The first step of the GA is to generate a large number (e.g., 32, 64, 128) of random selections of the variables and calculate the RMSECV for each of the given subsets. When using factor-based regression methods (e.g., PLS) the maximum number of allowed factors in a model is limited, and the RMSECV used is the lowest obtained using up to that limit.

Each subset of variables is called an individual and the yes/no flags indicating which variables are used by that individual is the gene for that individual. The pool of all tested individuals is the population. The RMSECV values, described as the fitness of the individual, indicate how predictive each individual's selection of variables is for the Yblock. Because of varying levels of noise and interference in the variables, the fitness of the different individuals in the population will extend over some range of values.

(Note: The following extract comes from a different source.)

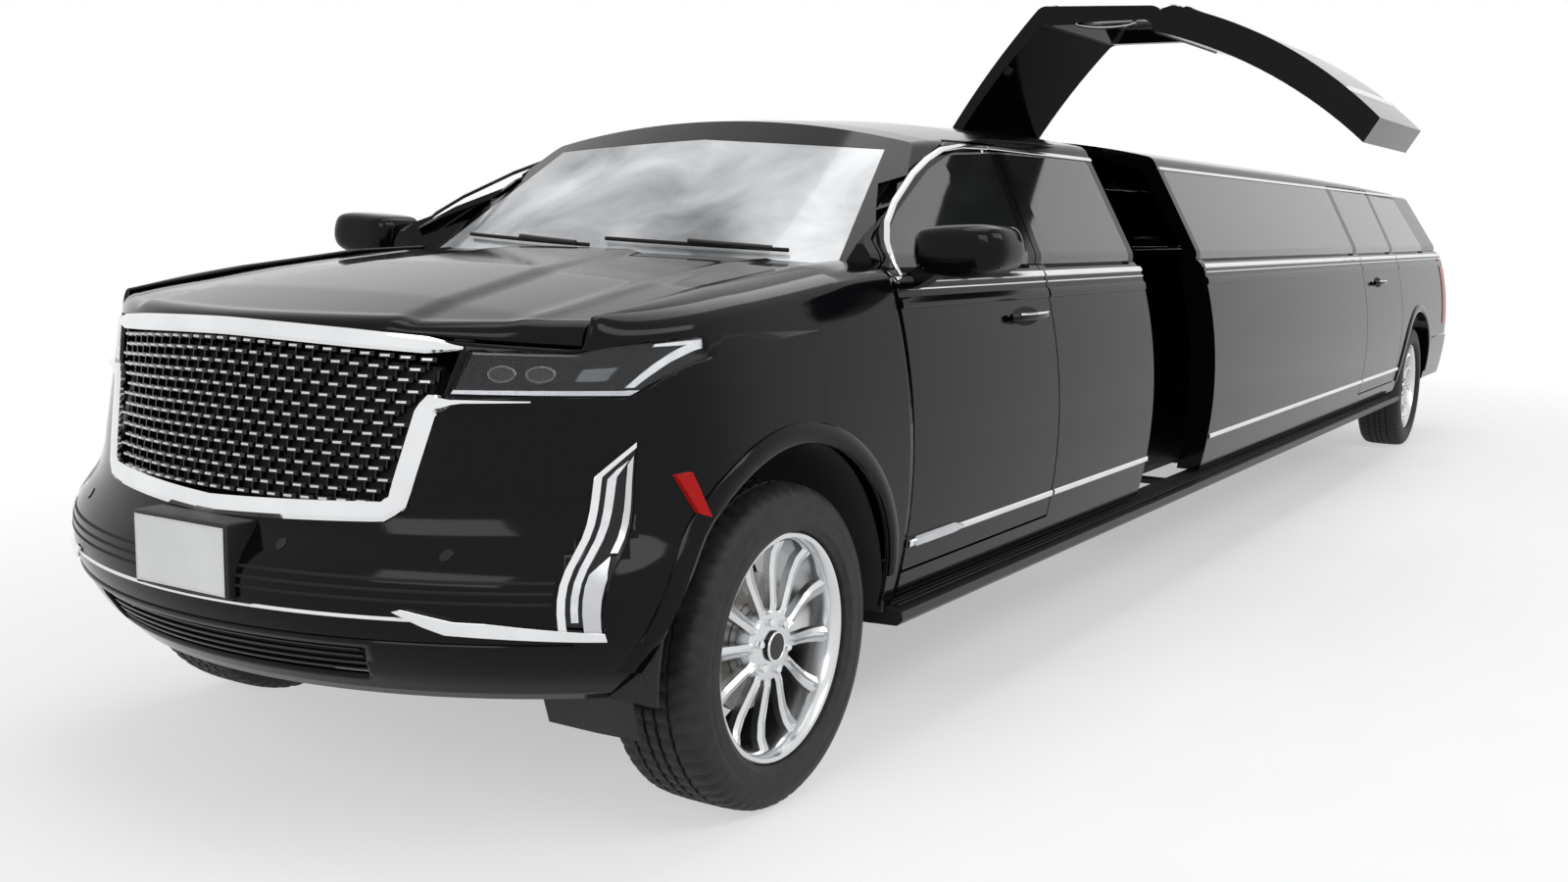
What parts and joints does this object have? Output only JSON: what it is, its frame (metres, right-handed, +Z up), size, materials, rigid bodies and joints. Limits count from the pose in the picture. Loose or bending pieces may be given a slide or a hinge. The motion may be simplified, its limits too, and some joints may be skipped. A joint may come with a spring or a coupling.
{
  "type": "stretch limousine",
  "caption": "Long stretched off-roader limousine with side doors, liftgate, turning and steering wheels, and a jet door raised on its left side over a ribbed running board.",
  "frame": {"origin": "centre of the front jacking crossmember's lower face, on the centreline under the front axle, 0.240 m above the road", "axes": "+X forward along the car, +Y to its left, +Z up"},
  "size_m": [10.446, 3.0486, 2.305],
  "materials": {
    "body_paint": "gloss black paint",
    "clear_glass": "clear laminated glass",
    "dark_glass": "dark tinted glass",
    "bright_trim": "polished chrome",
    "black_gloss": "gloss black",
    "lamp_lens": "clear lens over a dark housing",
    "plate_white": "blank white plate",
    "black_plastic": "grained black plastic",
    "chassis_steel": "satin black chassis paint",
    "underbody_coat": "matt underbody coating",
    "engine_casting": "cast metal",
    "bare_steel": "plain steel tube",
    "wheel_alloy": "bright machined alloy",
    "tyre_rubber": "black rubber",
    "seat_leather": "black leather"
  },
  "bodies": {
    "car_body": {"body_side_left": "body_paint", "body_side_right": "body_paint", "quarter_panels": "body_paint", "roof_panel": "body_paint", "front_fenders": "body_paint", "front_bumper": "body_paint", "rear_bumper": "body_paint", "windshield": "clear_glass", "side_glass": "dark_glass", "grille_frame": "bright_trim", "grille_mesh": "black_gloss", "lamps": "lamp_lens", "front_plate": "plate_white", "cowl": "black_plastic", "running_boards": "black_plastic", "chassis_frame": "chassis_steel", "floor_pan": "underbody_coat", "engine_block": "engine_casting", "driveline": "bare_steel", "front_suspension": "chassis_steel", "dashboard": "black_plastic", "seats": "seat_leather"},
    "front_door_left": {"front_door_left": "body_paint", "front_door_glass_left": "dark_glass"},
    "front_door_right": {"front_door_right": "body_paint", "front_door_glass_right": "dark_glass"},
    "rear_door_left": {"rear_door_left": "body_paint", "rear_door_glass_left": "dark_glass"},
    "rear_door_right": {"rear_door_right": "body_paint", "rear_door_glass_right": "dark_glass"},
    "jet_door": {"jet_door": "body_paint", "jet_door_glass": "dark_glass"},
    "liftgate": {"liftgate": "body_paint", "liftgate_glass": "dark_glass"},
    "hood": {"hood": "body_paint"},
    "knuckle_left": {"knuckle_left": "engine_casting"},
    "knuckle_right": {"knuckle_right": "engine_casting"},
    "front_wheel_left": {"rim_front_left": "wheel_alloy", "tyre_front_left": "tyre_rubber"},
    "front_wheel_right": {"rim_front_right": "wheel_alloy", "tyre_front_right": "tyre_rubber"},
    "rear_wheel_left": {"rim_rear_left": "wheel_alloy", "tyre_rear_left": "tyre_rubber"},
    "rear_wheel_right": {"rim_rear_right": "wheel_alloy", "tyre_rear_right": "tyre_rubber"},
    "strut_tube": {"strut_tube": "black_gloss"},
    "strut_rod": {"strut_rod": "bright_trim"}
  },
  "joints": [
    {"name": "steer_left", "type": "hinge", "parent": "car_body", "child": "knuckle_left", "pos_m": [0, 0.85, 0.171], "axis": [0, 0, 1], "range_deg": [-32, 32]},
    {"name": "steer_right", "type": "hinge", "parent": "car_body", "child": "knuckle_right", "pos_m": [0, -0.85, 0.171], "axis": [0, 0, 1], "range_deg": [-32, 32]},
    {"name": "front_wheel_left_spin", "type": "hinge", "parent": "knuckle_left", "child": "front_wheel_left", "pos_m": [0, 0.87, 0.171], "axis": [0, 1, 0], "continuous": true},
    {"name": "front_wheel_right_spin", "type": "hinge", "parent": "knuckle_right", "child": "front_wheel_right", "pos_m": [0, -0.87, 0.171], "axis": [0, 1, 0], "continuous": true},
    {"name": "rear_wheel_left_spin", "type": "hinge", "parent": "car_body", "child": "rear_wheel_left", "pos_m": [-8.151, 0.87, 0.171], "axis": [0, 1, 0], "continuous": true},
    {"name": "rear_wheel_right_spin", "type": "hinge", "parent": "car_body", "child": "rear_wheel_right", "pos_m": [-8.151, -0.87, 0.171], "axis": [0, 1, 0], "continuous": true},
    {"name": "front_door_left_hinge", "type": "hinge", "parent": "car_body", "child": "front_door_left", "pos_m": [-0.605, 1.025, 0.6], "axis": [0, 0, -1], "range_deg": [0, 65]},
    {"name": "front_door_right_hinge", "type": "hinge", "parent": "car_body", "child": "front_door_right", "pos_m": [-0.605, -1.025, 0.6], "axis": [0, 0, 1], "range_deg": [0, 65]},
    {"name": "rear_door_left_hinge", "type": "hinge", "parent": "car_body", "child": "rear_door_left", "pos_m": [-6.491, 1.025, 0.6], "axis": [0, 0, -1], "range_deg": [0, 65]},
    {"name": "rear_door_right_hinge", "type": "hinge", "parent": "car_body", "child": "rear_door_right", "pos_m": [-6.491, -1.025, 0.6], "axis": [0, 0, 1], "range_deg": [0, 65]},
    {"name": "jet_door_hinge", "type": "hinge", "parent": "car_body", "child": "jet_door", "pos_m": [-3, 0.12, 1.61], "axis": [1, 0, 0], "range_deg": [-59, 0]},
    {"name": "liftgate_hinge", "type": "hinge", "parent": "car_body", "child": "liftgate", "pos_m": [-9.203, 0, 1.472], "axis": [0, 1, 0], "range_deg": [0, 80]},
    {"name": "hood_hinge", "type": "hinge", "parent": "car_body", "child": "hood", "pos_m": [-0.564, 0, 1.119], "axis": [0, -1, 0], "range_deg": [0, 50]},
    {"name": "strut_swing", "type": "hinge", "parent": "car_body", "child": "strut_tube", "pos_m": [-2.641, 0.205, 1.525], "axis": [1, 0, 0], "range_deg": [-66, 0]},
    {"name": "strut_slide", "type": "slide", "parent": "strut_tube", "child": "strut_rod", "axis": [0, 0.4776, 0.8786], "range_m": [-0.114, 0]}
  ],
  "couplings": [
    {"joint": "steer_right", "follows": "steer_left", "ratio": 1},
    {"joint": "strut_swing", "follows": "jet_door_hinge", "ratio": 1.1151},
    {"joint": "strut_slide", "follows": "jet_door_hinge", "m_per_rad": 0.1105}
  ]
}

Figure 1 shows ten out of a total of 64 variable subsets and resultant RMSECV values for the slurry-fed ceramic melter data.

Figure 1. Map of example of selected variables for 10 of 64 individuals (white square indicates a selected variable)

The RMSECV results for all of the individuals can also be examined as a function of the number of included variables. Figure 2 shows the results obtained from an example population for the SFCM data. Also shown is the median of all individual RMSECV fits (dotted line) and the RMSECV obtained using all the variables (dashed line). Note that at this point, many of the individuals performed worse than when all the variables were used.

Figure 2. Fitness (RMSECV) versus the number of variables used by each individual.

The second step in the GA is selection. The individuals with fitness greater than the median fitness (i.e., all models above the dotted line in Figure 11-2) are discarded. The remaining individuals used variables which, for one reason or another, provided a lower RMSECV – a better fit to the data. At this point, the population has been shrunk to half its original size. To replace the discarded individuals, the GA "breeds" the retained individuals.

In PLS_Toolbox, breeding is done by one of two methods: single or double cross-over. In single cross-over, the genes from two random individuals are split at some random point in the gene. The first part of the gene from individual A is swapped with the first part of the gene from individual B, and the two hybrid genes form two new individuals (C and D) for the population. This is shown schematically in Figure 3. Double cross-over breeding (also shown in the figure) is very similar to single cross-over except that two random points in the gene are selected and the middle portions of the two genes are swapped. The biggest practical difference is that double cross-over usually produces new individuals with less change from the original parent genes. Put in terms of selected variables, double cross-over typically creates new variable subsets which more-closely match the variables included in one parent or the other.

Figure 3. Schematic of single and double cross-over breeding.

After adding the new individuals to the population, all the individuals' genes are given a chance for random mutation. This allows for a finite chance of adding or removing the use of variables that might be over- or under-represented in the population (See variable 13 in Figure 1 for an example of an underrepresented variable).

Finally, after all the individuals have been paired and bred, the population returns to the original size and the process can continue again at the fitness evaluation step. The entire process is:

  1. Generate random variable subsets
  2. Evaluate each individual subset of selected variables for fitness to predict Y
  3. Discard worse half of individuals
  4. Breed remaining individuals
  5. Allow for mutation
  6. Repeat steps 2-5 until ending criteria are met

The GA will finish (a) after a finite number of iterations or (b) after some percentage of the individuals in the population are using identical variable subsets. Individuals using noisy variables will tend to be discarded; thus, the variables used by those individuals will become less represented in the overall gene population. Likewise, less noisy variables will become more and more represented. Depending on the number of variables and the rate of mutation, many of the individuals will eventually contain the same genes.